— start DATASET EXCERPT —

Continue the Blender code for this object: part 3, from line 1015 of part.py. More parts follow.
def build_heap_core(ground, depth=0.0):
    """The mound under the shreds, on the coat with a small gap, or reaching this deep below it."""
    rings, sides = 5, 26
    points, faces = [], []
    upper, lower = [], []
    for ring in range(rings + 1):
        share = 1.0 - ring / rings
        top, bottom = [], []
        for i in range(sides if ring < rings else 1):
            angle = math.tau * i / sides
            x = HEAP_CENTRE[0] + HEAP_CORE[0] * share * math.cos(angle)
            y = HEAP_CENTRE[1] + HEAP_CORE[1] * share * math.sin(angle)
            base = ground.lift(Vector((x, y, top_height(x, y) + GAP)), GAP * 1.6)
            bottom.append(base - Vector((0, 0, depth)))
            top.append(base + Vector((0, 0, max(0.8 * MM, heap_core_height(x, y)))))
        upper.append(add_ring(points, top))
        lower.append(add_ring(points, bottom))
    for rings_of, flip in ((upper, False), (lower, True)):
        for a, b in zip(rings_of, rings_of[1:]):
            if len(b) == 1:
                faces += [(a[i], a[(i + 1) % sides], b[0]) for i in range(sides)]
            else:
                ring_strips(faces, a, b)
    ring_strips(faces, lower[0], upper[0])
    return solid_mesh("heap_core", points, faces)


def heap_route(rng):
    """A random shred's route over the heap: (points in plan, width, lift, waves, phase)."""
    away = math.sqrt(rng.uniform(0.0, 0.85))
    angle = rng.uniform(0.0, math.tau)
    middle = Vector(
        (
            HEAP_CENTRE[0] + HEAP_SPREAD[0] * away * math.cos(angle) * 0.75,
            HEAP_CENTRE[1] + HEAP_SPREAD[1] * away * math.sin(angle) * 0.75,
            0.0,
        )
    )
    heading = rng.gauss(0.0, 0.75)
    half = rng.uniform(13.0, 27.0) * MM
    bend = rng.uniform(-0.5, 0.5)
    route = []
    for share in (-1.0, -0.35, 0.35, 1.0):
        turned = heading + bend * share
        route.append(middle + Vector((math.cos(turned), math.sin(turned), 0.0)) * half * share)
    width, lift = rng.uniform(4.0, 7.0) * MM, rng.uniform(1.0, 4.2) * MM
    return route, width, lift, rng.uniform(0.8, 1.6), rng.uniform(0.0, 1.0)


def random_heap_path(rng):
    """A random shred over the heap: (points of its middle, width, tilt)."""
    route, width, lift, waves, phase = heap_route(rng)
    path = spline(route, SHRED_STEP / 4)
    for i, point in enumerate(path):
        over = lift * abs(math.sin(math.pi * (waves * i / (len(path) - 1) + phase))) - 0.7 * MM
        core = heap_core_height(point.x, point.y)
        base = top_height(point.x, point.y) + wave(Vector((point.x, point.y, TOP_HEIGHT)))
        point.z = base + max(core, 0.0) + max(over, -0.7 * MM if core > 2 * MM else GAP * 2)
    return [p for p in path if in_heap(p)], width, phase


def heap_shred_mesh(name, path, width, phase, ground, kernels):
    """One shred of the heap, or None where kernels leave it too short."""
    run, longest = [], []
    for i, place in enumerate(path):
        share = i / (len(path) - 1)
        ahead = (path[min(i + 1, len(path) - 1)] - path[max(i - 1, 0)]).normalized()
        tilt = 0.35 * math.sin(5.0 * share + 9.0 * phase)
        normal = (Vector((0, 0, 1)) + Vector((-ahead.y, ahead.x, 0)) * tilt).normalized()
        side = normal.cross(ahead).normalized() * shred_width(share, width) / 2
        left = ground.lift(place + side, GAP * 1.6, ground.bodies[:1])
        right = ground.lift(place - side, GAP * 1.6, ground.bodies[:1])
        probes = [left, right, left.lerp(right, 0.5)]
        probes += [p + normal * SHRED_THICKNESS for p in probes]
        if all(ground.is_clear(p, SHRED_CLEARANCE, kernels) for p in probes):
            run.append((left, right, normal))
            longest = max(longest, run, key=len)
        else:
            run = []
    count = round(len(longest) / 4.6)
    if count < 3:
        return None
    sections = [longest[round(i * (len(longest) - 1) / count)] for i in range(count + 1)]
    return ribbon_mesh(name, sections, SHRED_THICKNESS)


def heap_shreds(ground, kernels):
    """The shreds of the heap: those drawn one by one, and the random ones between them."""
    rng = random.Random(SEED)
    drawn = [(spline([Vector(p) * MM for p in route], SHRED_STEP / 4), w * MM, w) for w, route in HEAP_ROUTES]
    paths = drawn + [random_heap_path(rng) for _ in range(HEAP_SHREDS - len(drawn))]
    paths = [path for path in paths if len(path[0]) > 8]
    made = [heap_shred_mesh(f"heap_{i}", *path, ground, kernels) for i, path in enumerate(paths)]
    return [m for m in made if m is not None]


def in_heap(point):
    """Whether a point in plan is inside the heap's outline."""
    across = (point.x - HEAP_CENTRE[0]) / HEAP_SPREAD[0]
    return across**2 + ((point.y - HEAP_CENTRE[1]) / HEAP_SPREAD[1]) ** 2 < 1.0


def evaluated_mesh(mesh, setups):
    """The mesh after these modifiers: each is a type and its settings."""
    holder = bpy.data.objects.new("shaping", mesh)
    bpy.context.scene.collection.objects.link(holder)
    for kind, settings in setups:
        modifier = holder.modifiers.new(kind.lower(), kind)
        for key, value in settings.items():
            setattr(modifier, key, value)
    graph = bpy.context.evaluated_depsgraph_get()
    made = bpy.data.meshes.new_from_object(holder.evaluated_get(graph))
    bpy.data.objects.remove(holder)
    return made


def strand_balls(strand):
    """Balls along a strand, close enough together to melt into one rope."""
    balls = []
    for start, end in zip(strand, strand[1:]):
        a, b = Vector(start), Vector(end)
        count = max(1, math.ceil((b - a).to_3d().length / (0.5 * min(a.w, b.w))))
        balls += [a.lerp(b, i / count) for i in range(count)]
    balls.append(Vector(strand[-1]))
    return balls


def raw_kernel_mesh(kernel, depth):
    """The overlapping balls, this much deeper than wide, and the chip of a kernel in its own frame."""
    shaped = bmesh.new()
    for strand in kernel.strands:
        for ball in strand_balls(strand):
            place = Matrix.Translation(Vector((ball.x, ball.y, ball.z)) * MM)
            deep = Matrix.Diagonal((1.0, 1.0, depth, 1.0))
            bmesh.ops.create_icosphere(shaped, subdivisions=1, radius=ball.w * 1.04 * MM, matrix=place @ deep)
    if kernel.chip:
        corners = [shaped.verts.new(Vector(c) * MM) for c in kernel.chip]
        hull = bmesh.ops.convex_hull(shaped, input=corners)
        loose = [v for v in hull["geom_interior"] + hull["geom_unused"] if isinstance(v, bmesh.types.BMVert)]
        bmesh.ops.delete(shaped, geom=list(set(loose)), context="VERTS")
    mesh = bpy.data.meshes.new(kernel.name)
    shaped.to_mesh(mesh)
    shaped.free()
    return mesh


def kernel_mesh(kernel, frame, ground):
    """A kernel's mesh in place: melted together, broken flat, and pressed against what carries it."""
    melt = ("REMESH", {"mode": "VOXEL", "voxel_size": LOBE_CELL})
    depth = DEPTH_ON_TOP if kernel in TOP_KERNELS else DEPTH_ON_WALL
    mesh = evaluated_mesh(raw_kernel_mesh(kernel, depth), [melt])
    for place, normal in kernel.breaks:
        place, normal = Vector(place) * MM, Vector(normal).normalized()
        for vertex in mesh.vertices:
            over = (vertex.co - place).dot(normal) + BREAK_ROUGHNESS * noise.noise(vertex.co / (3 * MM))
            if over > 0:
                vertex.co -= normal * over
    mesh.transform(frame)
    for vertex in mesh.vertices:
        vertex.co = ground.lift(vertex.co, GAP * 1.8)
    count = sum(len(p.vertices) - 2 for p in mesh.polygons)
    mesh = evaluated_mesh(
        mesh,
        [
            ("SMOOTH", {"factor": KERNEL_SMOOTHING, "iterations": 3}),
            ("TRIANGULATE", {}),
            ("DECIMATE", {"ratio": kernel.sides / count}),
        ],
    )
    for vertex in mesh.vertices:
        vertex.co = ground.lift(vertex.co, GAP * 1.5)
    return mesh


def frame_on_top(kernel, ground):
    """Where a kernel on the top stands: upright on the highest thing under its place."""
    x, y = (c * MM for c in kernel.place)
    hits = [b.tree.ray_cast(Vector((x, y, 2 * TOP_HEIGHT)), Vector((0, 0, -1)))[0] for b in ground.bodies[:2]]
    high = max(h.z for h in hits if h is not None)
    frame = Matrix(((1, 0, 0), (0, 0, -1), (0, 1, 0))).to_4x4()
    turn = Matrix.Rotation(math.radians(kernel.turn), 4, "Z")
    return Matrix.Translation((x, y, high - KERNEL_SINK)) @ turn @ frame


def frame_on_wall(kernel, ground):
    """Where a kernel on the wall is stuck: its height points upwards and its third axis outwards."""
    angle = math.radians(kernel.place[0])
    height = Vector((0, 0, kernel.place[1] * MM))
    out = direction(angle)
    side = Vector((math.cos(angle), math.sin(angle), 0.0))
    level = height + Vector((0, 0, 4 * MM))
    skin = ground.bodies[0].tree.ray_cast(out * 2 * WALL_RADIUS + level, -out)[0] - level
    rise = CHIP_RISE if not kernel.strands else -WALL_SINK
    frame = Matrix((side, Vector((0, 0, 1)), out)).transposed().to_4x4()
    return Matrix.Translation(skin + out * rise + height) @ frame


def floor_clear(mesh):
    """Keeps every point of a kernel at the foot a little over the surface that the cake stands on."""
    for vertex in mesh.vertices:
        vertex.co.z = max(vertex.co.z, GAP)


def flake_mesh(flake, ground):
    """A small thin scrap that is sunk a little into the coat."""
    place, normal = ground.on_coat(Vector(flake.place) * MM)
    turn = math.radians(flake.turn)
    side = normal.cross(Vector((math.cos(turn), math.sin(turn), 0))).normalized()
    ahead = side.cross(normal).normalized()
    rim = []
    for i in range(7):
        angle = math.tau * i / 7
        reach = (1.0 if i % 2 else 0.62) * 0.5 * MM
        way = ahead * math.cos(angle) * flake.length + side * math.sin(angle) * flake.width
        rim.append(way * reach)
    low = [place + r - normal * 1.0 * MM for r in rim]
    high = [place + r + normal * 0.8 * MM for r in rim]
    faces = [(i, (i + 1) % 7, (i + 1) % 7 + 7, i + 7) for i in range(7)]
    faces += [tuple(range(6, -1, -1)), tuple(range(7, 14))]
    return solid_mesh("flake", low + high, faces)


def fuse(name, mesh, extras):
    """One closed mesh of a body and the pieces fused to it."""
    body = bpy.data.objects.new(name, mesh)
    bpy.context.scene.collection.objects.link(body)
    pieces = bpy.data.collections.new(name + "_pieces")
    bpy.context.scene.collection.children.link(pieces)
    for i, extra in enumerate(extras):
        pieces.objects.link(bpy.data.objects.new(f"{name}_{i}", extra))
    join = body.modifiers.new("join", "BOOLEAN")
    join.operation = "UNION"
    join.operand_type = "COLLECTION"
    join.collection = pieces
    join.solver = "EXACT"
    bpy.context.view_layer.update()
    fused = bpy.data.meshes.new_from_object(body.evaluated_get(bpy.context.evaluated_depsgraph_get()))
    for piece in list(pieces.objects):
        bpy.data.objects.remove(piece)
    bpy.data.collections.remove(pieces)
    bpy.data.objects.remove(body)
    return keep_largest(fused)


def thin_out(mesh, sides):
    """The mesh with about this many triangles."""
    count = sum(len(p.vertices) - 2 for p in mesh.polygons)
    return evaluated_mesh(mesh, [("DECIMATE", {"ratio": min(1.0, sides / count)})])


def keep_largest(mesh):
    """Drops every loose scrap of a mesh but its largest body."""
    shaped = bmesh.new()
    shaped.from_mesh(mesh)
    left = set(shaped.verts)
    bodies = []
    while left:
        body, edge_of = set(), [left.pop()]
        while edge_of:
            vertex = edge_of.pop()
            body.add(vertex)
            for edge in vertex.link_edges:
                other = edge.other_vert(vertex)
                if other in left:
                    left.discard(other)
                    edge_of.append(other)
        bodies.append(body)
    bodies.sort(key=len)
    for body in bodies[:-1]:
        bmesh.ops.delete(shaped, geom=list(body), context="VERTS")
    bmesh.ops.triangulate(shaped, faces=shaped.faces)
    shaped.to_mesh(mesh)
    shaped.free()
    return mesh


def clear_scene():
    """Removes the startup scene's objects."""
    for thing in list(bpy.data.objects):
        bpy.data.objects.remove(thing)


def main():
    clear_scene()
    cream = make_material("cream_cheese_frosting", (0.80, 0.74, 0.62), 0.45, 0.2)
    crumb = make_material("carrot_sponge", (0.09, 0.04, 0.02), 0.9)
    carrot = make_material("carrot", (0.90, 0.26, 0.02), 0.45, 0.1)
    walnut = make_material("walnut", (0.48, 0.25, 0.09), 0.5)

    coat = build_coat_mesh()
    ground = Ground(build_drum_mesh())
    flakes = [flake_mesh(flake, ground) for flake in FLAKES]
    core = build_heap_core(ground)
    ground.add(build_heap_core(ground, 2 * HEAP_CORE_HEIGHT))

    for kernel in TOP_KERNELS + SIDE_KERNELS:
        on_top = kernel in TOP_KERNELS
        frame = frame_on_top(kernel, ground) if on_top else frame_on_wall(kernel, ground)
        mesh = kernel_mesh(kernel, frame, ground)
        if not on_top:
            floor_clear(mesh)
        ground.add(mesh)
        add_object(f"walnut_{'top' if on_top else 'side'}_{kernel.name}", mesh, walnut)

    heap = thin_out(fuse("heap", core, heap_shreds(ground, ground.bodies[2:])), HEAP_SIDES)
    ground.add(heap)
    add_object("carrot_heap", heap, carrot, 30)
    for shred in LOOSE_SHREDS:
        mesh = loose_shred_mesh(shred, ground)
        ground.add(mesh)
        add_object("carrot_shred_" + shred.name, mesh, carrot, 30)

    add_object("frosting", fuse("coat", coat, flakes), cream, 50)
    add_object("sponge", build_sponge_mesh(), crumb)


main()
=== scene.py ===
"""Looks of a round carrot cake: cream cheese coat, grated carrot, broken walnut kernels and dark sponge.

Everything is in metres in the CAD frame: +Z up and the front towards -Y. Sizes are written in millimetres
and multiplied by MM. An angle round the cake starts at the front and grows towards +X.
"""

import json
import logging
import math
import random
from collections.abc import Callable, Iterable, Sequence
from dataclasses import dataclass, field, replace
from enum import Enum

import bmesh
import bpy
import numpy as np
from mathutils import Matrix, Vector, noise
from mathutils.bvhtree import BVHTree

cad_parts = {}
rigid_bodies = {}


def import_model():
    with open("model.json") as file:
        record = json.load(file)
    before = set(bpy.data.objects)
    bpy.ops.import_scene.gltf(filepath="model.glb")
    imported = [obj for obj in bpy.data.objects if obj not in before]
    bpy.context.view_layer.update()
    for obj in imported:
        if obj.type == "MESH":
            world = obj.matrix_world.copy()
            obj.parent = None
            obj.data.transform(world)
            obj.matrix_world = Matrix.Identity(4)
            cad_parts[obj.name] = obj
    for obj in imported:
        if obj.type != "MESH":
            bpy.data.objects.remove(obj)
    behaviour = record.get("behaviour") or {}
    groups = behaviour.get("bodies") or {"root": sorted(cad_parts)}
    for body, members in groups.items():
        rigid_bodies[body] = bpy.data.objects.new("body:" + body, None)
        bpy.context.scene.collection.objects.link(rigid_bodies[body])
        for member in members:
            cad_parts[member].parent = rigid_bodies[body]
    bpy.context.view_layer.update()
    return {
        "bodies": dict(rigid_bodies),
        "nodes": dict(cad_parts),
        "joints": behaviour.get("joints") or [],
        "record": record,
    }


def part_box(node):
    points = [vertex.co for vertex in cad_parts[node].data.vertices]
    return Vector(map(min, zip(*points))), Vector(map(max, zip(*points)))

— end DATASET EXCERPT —

#### OBJECTIVE
Reproduce, without alteration, solely the lines beginning at the line that includes "flakes), cream, 50)" and ending at the line that includes "from enum import Enum", both lines included.

#### EXERCISE RESULT
    add_object("frosting", fuse("coat", coat, flakes), cream, 50)
    add_object("sponge", build_sponge_mesh(), crumb)


main()
=== scene.py ===
"""Looks of a round carrot cake: cream cheese coat, grated carrot, broken walnut kernels and dark sponge.

Everything is in metres in the CAD frame: +Z up and the front towards -Y. Sizes are written in millimetres
and multiplied by MM. An angle round the cake starts at the front and grows towards +X.
"""

import json
import logging
import math
import random
from collections.abc import Callable, Iterable, Sequence
from dataclasses import dataclass, field, replace
from enum import Enum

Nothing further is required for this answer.